You know, we ended up getting very lucky on the way to the Rally. The hotel we stayed at in Alexandria was the first stop on the Yellow line - which means we were able to get to the rally without a lot of trouble. (We left before 10, and got there by about 10:30-10:40 and there were no lines when we were there for rate cards) and got off at the Smithsonian exit after transferring to I think the Red or Orange line. I was so glad to have my friend who lives in Alexandria navigating us. We got dumped out just about in the middle, and were able to walk up to 4th street.
Going there, we got onto empty trains, and got seats in the back, so we were not jammed in as much as others. I have read that some folks could not even get to the rally because they closed some of the stations a bit because of crowding.
On the way, we got to talk to folks, and met people from just about everywhere - from Florida, Atlanta, North Carolina and Illinois - and that was just on our car.
When we left, we walked a bit and talked and looked at signs, and other than being really really tired (and dying when the Huntington Station escalator was broken, making us walk what felt like 150 stairs with all of our crap), were no worse for wear.
We did have a few drinks and a nice dinner after wards back in Alexandria, and talk about everything we saw. We figured it would be just about impossible to get a bite to eat in DC proper.
I was really glad I was there and got to share it with friends.
When we left, we walked a bit and talked and looked at signs, and other than being really really tired (and dying when the Huntington Station escalator was broken, making us walk what felt like 150 stairs with all of our crap), were no worse for wear.
The whole of the Earth would implode if every single escalator on the Metro system were in working order at the same time. True fact.
The Huffington Post link for rally signs has been updated. There's now almost 500. All spelled correctly, as far as I can tell.
It was the end of the afternoon, we had made it through very very crammed metro rides back to Alexandria, my rate card got deactivated by something, and I had to buy another, but I didn't care - we were just about done and back to the car, when we looked up and saw what seemed like stairs going forever...
After standing for about 6 hours straight, it just about did me in. I just kept saying "do 20 more, just 20 more" to get to the top. When done, we us some nice drinks as a reward.
If the worst thing I can complain about is the escalator not working, I think that all in all, DC did a fine job.
Both our trains were pretty damn packed -- we were sardines, but we made it. What pissed me off was coming back from the rally, we needed a yellow line train. First two trains that came were green line. A yellow finally came, but it was STUFFED. Like three people made it on. Then another green came.
Finally, a yellow that was pretty full but could take some more came.
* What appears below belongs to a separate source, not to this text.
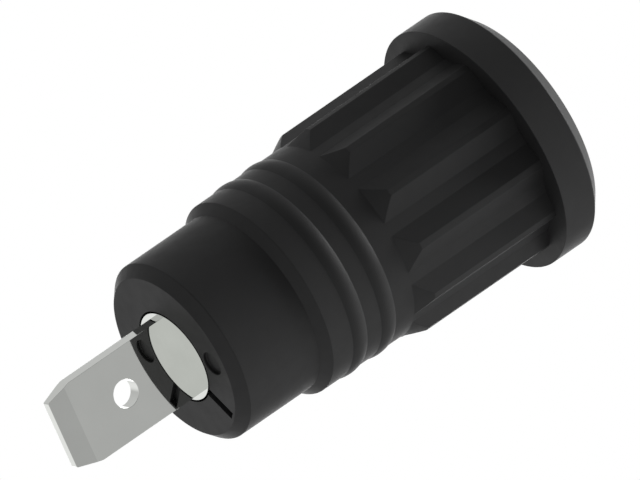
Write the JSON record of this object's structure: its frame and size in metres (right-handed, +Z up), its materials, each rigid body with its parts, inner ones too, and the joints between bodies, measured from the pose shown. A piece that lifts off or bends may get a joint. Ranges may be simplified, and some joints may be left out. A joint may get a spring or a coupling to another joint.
{
  "type": "panel safety socket",
  "caption": "Round press-in panel socket: flanged, ribbed black body round a shrouded 4 mm plug contact, with a flat push-on tab at the back.",
  "frame": {"origin": "on the socket's axis, in the plane where the back of the flange seats on the panel", "axes": "+Y back along the axis to the tab, -Y out of the front where the plug enters, +Z up along the tab's width, +X across the tab's thickness"},
  "size_m": [0.0144, 0.0322, 0.0144],
  "materials": {
    "housing_plastic": "moulded black polyamide, matte",
    "guard_plastic": "moulded black polyamide, smoother than the body",
    "nickel_plate": "turned brass, bright nickel plated",
    "spring_steel": "bare spring steel",
    "tab_plate": "stamped brass, nickel plated"
  },
  "bodies": {
    "root": {"housing": "housing_plastic", "guard_sleeve": "guard_plastic", "contact_tube": "nickel_plate", "spring_ring": "spring_steel", "blade_tab": "tab_plate"}
  },
  "joints": []
}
We got on -- and there was a woman who wasn't there with the rally who PUSHED her way onto the train and was BITCHING the whole time about how crowded it was. People who were waiting for twenty minutes behind us didn't get on because this woman shoved her way in -- and then had the nerve to complain that she was late for work. Kind of killed the mood of "brotherhood" after the rally!
Funny, we just had fun talking to people while we waiting. It was such an interesting cross-section of folks, that spending a little more time exchange ideas seemed to far outweigh the time waiting.
And since that woman was not part of the rally, I would not let her have that kind of power over my experience. But, that is just me.